===== DATA EXCERPTS
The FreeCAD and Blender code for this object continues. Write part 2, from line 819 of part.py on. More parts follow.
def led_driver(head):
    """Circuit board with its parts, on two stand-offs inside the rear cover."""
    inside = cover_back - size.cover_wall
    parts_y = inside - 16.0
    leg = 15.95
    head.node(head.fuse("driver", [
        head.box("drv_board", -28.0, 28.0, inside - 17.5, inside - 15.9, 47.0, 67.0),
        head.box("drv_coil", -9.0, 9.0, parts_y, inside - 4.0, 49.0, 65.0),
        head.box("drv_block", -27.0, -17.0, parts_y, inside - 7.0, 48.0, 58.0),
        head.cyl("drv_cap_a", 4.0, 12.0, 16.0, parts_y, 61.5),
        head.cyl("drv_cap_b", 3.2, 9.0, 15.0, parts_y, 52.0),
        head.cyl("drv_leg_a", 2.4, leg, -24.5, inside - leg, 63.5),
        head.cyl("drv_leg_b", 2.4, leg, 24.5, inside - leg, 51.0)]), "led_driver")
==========
===== DATA EXCERPTS
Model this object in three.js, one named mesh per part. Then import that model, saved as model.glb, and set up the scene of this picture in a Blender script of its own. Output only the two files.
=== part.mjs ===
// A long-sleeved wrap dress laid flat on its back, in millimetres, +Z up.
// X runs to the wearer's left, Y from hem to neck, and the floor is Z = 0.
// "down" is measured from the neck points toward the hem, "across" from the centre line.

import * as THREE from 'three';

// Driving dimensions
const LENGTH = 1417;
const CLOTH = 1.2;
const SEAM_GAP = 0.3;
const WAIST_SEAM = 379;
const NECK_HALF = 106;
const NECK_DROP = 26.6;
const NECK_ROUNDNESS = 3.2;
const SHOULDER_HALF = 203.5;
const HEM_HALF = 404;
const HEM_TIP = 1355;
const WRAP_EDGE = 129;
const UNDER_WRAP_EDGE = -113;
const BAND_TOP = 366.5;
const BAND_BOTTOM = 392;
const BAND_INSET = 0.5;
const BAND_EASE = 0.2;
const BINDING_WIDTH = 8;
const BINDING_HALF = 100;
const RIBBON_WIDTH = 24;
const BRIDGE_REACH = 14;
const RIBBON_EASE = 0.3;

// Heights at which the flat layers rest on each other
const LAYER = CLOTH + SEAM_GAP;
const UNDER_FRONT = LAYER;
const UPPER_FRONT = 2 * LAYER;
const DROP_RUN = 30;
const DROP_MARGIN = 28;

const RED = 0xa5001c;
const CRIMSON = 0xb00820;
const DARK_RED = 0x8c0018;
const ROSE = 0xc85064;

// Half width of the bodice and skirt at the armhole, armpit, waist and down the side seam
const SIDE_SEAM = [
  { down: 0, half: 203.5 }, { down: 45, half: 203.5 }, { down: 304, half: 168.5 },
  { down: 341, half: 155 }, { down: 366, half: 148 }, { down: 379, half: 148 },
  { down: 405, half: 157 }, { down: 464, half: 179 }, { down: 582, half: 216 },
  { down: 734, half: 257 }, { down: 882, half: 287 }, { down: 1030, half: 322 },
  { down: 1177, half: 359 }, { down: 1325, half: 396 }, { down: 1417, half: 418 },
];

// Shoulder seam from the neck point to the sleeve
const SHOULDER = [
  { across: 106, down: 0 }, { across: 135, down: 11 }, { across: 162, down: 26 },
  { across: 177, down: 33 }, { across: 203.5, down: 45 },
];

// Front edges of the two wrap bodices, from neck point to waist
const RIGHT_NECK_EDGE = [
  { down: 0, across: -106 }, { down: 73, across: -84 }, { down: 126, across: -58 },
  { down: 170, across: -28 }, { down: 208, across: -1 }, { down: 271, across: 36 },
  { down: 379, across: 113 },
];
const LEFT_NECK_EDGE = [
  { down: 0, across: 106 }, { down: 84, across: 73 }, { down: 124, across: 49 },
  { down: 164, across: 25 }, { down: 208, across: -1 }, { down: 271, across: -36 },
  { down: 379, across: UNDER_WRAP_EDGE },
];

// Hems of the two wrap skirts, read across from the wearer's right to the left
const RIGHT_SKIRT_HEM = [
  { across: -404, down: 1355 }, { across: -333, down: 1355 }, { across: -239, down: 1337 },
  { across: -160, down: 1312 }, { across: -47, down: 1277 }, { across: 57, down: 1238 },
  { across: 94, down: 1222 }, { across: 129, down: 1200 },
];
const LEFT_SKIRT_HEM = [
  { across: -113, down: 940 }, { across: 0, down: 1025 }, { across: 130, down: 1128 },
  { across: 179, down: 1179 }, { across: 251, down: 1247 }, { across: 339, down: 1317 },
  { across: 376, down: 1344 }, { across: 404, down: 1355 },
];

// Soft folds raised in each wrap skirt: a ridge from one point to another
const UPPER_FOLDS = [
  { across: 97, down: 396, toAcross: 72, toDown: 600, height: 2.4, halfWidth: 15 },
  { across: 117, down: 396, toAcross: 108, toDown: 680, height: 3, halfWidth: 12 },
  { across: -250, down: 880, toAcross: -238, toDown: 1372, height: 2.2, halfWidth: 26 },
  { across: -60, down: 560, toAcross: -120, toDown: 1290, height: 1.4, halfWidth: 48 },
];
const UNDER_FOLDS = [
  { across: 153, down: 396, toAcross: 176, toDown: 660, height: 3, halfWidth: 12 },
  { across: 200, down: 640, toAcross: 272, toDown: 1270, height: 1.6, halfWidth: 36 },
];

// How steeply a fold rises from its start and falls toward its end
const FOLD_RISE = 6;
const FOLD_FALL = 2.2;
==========
===== DATA EXCERPTS
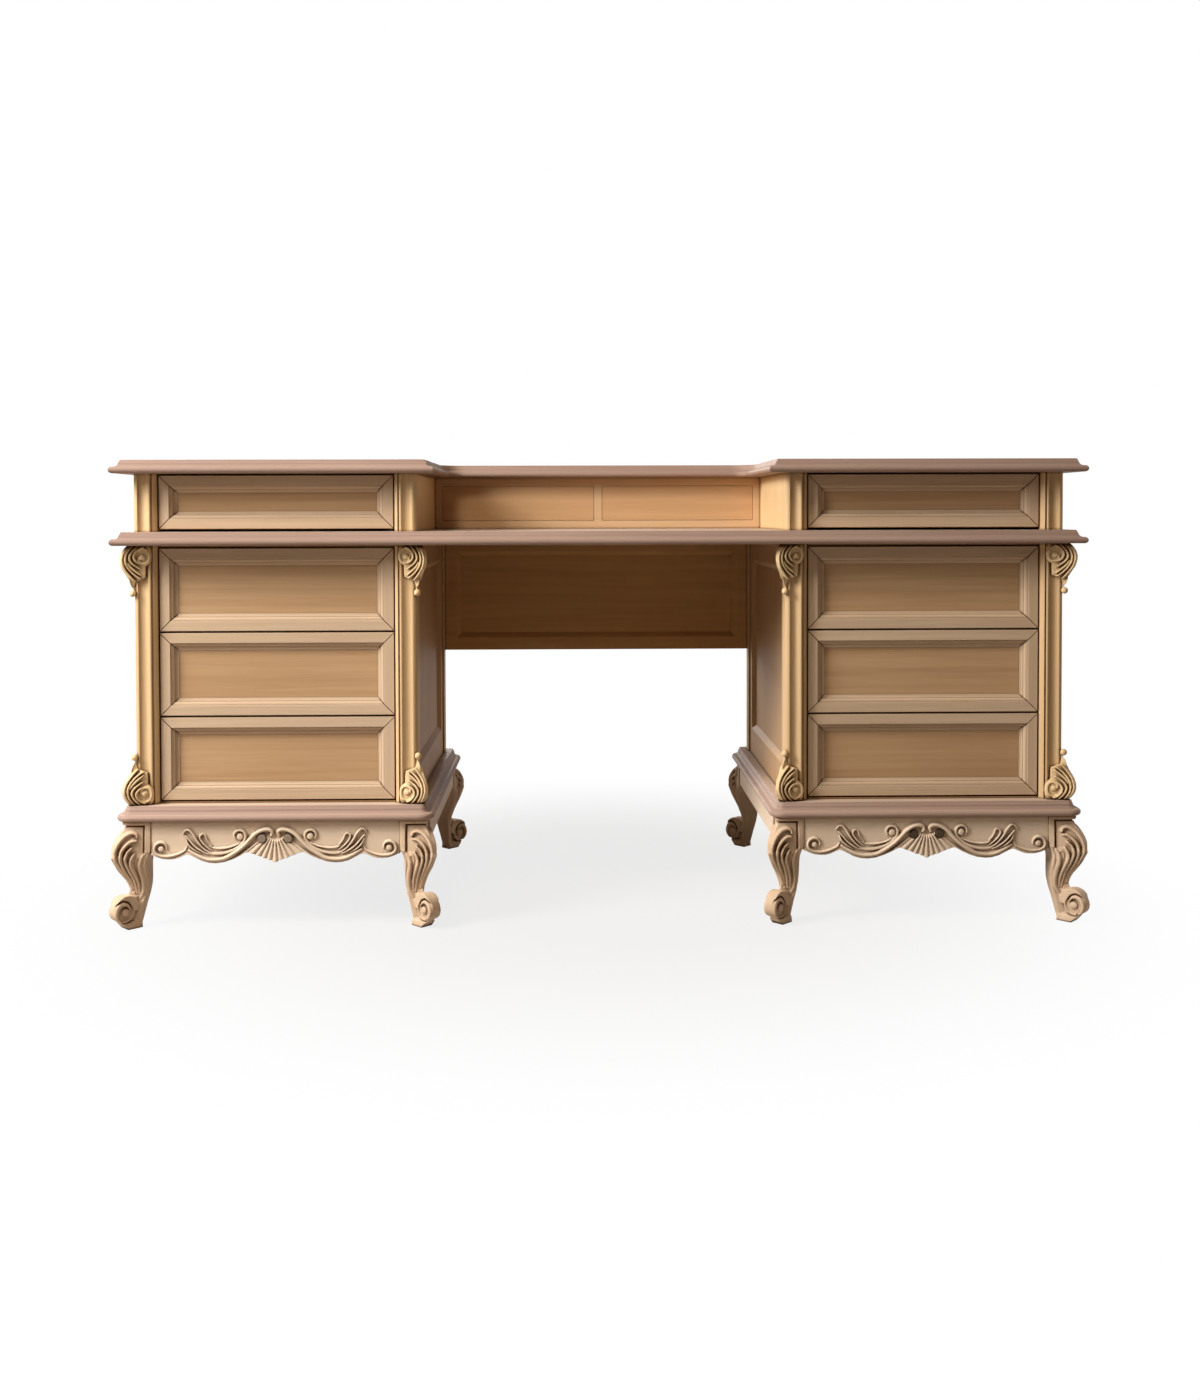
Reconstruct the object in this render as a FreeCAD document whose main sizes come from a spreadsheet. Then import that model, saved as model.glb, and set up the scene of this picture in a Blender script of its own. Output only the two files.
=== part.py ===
==========
* **SET EXERCISE**
Nothing but a number is needed here: how many lines hold the string "script"?

* **PROBLEM SOLUTION**
2